Levin acknowledges that in dramatizing the course of the flight, "United 93" makes creative leaps to fill in the blanks. For example, it's not clear who among the passengers spearheaded the response to the terrorists. One passenger, in a phone call from the plane, left it vague: "Everyone's running up to first class. I've got to go. Bye." The 9/11 Commission could not identify whose voices are heard as the passengers storm the cockpit door. "United 93" tackles this uncertainty with a reasonable assumption: that the charge was led by the strongest, most athletic men, including a judo champion.

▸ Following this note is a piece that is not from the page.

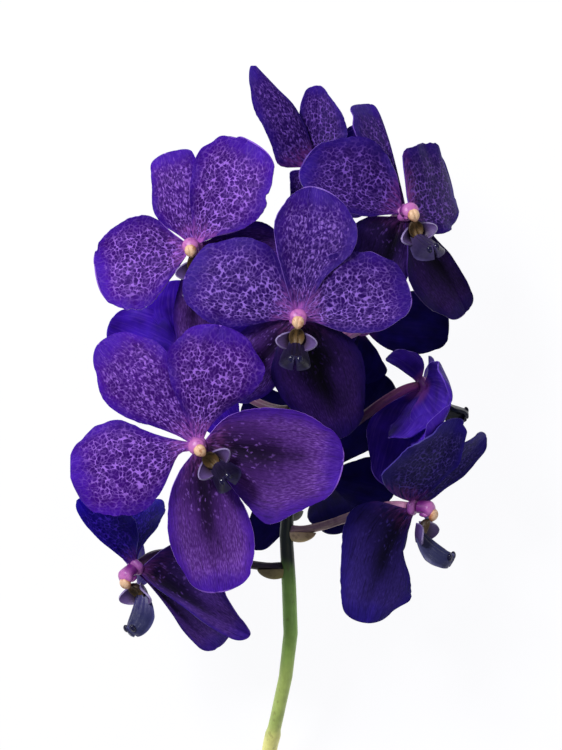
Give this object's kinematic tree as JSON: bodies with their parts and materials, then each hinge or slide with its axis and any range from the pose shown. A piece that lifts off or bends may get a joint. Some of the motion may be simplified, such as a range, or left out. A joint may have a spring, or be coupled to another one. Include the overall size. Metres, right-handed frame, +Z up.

Other scenes appear to be wholly invented. In one, a passenger who argued for cooperating with the hijackers is restrained by others as the counterattack begins. In another, the passengers are shown overwhelming two hijackers and apparently killing them. Both depictions might be dramatically satisfying, but there's no evidence that either of those events occurred.
‘They got it right’
Many of the victims' immediate relatives have endorsed the movie, saying it fairly represents their final hours. David Beamer, whose son Todd Beamer was killed, told the Associated Press this week: "Our personal reaction was one of relief, because they got it right. When it comes to September 11 and United Flight 93, we don't need another movie. This one got it."
But others question whether it was necessary to make even one movie about an event that many have lived through.
Bruce Hoffman, a Washington-based counterterrorism expert with the Rand Corp., notes that the news media have long avoided replaying some of the more disturbing images of Sept. 11. But, he says: "These equally horrible events are now being depicted as entertainment. I don't know why that's more acceptable.
"Producers and directors can have the purest and best intentions to re-create the horror and tragedy and bravery of the passengers. But the bottom line is, it's still entertainment. You have to question whether making it into entertainment cheapens and demeans it."